In today's unstable market environment, it's too easy to let our pre-historic brains take over and follow the herd; that's what fight or flight is all about. When this happens, the investor typically has a tendency to sell when investments are beaten down, and buy when they've been too high for too long. For instance, you sell your stock at a loss, keep it in a money market account where it's not keeping up with inflation, then go back into the market when it's been high for a long time.
So, here are some rules to play by when the market takes 400, 500 and 600-point daily swings:
Invest In Only The Best
I know things change, but my late father, who I consider a brilliant man, said as long as you invest in the blue-chips, you'll do fine.
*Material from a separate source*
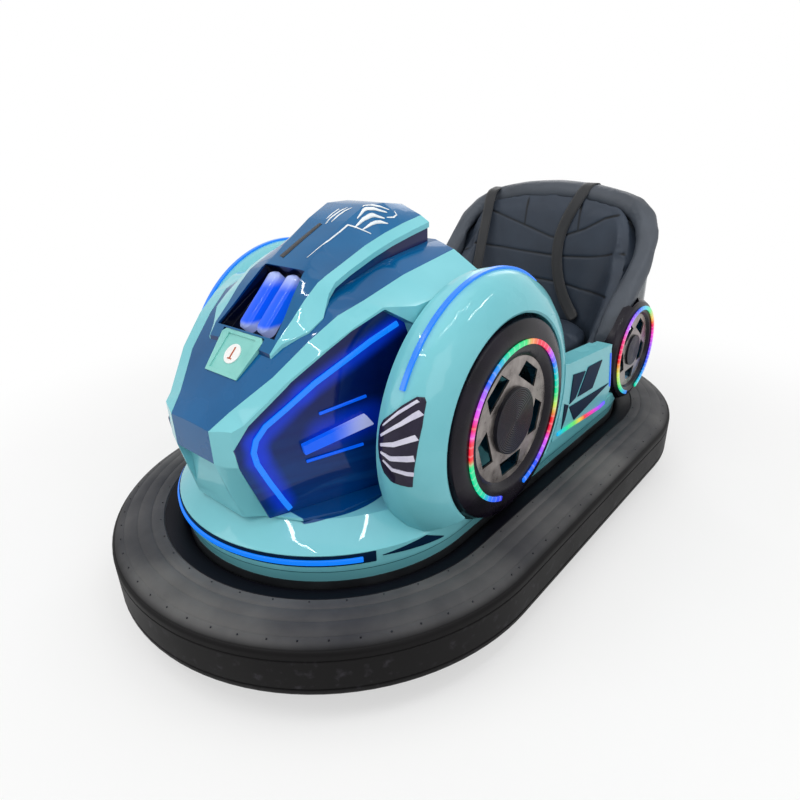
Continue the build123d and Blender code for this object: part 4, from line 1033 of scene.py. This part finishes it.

The caveat is that what might be considered a blue-chip stock today, may not be one tomorrow. You do have to keep your ear to what's going on in the world and make changes; however, what was good about a company last year, if it is a really solid company, should be good for many years to come.
Speaking of knowing what's going on in the world, think about emerging markets. Not only do these economies have growing businesses, but with those growing businesses comes a growing middle class that will consume many goods and services. Research those markets and consider which ones are comfortable to you.
Invest According To Plan
Just like you need a plan to direct your day-to-day finances, you will need a strategy for your investing. Start with your risk tolerance; any investment advisor can give you one and you'll see where you land on the spectrum of conservative to wildly agressive. Create your portfolio from this; if you're aggressive, that could mean 70% stocks, 20% bonds and 10% cash.
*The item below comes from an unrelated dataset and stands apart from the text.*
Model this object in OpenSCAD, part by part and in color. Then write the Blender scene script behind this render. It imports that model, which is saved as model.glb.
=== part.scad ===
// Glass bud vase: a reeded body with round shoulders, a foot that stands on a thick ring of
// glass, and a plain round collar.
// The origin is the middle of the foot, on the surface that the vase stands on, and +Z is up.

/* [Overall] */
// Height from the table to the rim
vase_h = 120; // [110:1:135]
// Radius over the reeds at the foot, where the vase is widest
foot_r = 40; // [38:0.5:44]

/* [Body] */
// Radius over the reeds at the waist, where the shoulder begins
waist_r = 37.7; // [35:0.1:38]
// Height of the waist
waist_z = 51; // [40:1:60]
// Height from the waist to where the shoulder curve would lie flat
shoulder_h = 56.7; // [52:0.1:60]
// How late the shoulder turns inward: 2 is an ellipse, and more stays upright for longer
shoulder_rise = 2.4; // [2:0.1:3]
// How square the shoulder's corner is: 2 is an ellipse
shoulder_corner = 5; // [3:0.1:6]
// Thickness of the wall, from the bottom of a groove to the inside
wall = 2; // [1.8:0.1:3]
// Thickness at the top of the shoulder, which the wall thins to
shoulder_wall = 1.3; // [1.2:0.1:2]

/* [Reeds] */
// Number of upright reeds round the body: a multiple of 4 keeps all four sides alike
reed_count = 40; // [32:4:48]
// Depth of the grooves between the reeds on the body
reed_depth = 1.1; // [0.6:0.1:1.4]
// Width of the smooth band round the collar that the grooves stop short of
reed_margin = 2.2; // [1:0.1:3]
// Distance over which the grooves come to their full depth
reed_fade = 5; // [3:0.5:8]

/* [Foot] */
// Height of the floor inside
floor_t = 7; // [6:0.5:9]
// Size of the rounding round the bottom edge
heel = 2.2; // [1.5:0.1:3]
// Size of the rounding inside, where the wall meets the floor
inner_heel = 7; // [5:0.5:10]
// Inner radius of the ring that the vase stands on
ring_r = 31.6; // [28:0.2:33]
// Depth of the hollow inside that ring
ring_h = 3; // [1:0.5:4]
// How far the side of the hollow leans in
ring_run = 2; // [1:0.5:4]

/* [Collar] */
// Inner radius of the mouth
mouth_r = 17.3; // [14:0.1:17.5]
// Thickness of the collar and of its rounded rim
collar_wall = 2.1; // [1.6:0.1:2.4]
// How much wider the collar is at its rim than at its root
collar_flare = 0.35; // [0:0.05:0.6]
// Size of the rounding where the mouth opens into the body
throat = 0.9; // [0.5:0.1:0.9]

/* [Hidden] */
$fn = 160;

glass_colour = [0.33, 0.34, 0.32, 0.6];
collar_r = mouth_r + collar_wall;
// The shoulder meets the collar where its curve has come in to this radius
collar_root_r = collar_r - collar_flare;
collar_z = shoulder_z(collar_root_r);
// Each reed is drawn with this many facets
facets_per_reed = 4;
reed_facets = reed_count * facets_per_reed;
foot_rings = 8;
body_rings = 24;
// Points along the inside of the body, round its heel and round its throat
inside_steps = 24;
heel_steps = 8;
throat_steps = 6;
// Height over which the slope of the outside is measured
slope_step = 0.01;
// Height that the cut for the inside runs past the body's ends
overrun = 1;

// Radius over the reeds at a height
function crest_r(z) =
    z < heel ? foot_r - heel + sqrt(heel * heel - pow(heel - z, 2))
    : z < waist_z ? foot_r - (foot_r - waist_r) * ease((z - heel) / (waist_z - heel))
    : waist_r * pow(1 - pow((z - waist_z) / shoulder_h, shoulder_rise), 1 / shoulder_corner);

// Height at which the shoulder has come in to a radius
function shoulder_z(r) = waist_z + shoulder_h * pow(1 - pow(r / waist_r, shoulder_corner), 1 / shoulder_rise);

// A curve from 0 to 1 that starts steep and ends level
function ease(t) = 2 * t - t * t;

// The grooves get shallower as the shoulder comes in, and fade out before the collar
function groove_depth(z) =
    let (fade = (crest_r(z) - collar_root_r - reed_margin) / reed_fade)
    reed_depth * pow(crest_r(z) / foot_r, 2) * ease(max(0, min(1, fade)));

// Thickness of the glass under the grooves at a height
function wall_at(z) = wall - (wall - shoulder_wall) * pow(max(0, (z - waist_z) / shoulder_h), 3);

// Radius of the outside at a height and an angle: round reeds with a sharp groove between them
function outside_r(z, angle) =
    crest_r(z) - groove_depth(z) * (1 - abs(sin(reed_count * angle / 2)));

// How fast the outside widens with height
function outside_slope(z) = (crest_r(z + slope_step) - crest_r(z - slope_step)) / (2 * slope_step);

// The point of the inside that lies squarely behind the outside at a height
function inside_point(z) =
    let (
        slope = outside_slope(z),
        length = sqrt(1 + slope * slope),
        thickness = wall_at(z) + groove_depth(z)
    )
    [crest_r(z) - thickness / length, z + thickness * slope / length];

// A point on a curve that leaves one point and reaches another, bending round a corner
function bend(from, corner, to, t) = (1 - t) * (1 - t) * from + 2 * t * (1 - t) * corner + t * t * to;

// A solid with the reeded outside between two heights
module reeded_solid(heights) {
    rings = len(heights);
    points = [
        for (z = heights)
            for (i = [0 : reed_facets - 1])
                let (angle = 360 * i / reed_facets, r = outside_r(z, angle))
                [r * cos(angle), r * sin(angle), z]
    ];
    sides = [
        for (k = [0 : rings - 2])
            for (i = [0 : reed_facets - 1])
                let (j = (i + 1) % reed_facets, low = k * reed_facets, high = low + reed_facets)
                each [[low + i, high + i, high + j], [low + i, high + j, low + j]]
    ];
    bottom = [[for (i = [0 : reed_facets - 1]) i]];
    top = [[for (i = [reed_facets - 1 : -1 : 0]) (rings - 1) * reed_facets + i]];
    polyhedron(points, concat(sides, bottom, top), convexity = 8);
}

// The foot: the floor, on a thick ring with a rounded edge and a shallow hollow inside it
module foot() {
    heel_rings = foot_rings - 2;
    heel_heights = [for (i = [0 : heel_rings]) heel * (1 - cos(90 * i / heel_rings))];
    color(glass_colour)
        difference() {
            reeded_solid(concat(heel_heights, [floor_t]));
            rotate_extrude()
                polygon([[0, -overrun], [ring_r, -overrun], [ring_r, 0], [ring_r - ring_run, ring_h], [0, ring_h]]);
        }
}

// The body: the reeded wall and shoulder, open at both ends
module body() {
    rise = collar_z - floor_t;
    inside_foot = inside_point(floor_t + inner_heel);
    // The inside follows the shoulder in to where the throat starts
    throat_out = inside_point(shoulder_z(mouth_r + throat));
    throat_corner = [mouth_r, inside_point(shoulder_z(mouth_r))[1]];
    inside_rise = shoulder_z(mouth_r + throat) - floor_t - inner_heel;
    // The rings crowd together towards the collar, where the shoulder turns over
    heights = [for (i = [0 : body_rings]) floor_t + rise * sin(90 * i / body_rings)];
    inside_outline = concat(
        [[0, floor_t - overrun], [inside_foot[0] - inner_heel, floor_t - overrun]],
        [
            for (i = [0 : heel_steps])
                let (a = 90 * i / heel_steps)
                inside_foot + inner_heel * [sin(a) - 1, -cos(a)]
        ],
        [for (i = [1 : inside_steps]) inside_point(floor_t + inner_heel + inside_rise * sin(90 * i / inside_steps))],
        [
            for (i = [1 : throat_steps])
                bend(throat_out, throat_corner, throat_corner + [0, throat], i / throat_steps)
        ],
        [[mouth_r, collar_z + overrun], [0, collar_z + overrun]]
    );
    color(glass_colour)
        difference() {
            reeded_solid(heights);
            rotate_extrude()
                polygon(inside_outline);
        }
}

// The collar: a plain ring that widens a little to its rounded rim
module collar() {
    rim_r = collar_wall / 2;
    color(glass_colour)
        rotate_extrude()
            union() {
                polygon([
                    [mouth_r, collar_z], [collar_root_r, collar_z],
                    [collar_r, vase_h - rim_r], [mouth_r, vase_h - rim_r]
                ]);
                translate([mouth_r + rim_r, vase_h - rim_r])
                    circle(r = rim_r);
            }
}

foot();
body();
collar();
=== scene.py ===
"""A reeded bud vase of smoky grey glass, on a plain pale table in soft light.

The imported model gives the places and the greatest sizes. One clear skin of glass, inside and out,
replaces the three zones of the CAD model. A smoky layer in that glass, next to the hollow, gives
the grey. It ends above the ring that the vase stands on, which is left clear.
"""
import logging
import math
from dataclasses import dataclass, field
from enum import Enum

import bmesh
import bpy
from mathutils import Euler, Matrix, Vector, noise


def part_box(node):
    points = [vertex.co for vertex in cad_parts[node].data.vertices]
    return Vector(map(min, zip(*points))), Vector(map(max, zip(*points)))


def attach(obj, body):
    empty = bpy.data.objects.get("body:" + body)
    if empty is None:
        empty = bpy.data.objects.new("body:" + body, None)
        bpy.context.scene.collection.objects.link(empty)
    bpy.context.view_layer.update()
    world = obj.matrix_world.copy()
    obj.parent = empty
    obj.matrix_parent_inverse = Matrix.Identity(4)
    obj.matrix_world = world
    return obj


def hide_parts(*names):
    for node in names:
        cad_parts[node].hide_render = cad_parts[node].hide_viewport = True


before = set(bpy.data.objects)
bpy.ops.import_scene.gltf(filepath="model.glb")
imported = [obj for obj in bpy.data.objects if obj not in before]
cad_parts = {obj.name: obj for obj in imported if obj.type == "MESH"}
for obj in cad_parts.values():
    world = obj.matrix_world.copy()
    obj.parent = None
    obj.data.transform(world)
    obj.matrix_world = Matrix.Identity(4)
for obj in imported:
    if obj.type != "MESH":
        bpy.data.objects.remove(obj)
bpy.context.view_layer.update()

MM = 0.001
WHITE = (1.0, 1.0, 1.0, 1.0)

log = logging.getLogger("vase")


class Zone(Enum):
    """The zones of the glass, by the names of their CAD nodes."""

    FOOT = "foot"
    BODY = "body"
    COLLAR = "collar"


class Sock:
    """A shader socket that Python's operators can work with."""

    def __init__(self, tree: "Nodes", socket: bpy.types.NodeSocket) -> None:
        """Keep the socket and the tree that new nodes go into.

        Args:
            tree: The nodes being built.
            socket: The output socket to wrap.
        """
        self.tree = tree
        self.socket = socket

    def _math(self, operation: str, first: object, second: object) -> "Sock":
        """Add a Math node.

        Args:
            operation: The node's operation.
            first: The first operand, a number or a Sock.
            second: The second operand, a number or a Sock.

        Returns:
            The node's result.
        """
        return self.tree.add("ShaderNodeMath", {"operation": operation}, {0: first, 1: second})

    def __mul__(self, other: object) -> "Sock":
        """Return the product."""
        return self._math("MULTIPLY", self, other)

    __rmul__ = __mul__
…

Invest For Diversification
Based on that plan, it's not only important to diversify between asset classes, but within. So, you want to have a mixture of stocks and bonds, real estate, etc, buy you want to have different types of stocks (growth, industrial, high tech, etc.) and different types of all the other investment classes.
Invest Your Own Money
Duh? What I mean by this is not to borrow to invest. Your investment could diminsh in value and you still owe on it. For those of you who are paying on homes that are upside down, does this sound familiar?
Invest Only If You Can Afford To Lose The Money
Yep, the value of any investment can go to zero. If you're at the casino, it's the same thing; I consider it entertainment. Then, if you win, gamble on your winnings, if you still want to stay in the casino. Same with the market.
Invest Only For The Long-Term
While you're keeping up on everything going on in the market, remember you in it for the long term and you'll never time the market, so don't try. If you were in the market every day in the 60-year period from 1945 to 2005 $1 in the S&P 500 would have grown to over $800; however, if you pulled out for the 48 worst months, which would only be equivalent to four years during that 60-year period, your $1 would have only grown to a little more than $15.
What are some of the things that make you "pull the trigger" and rush out of the market?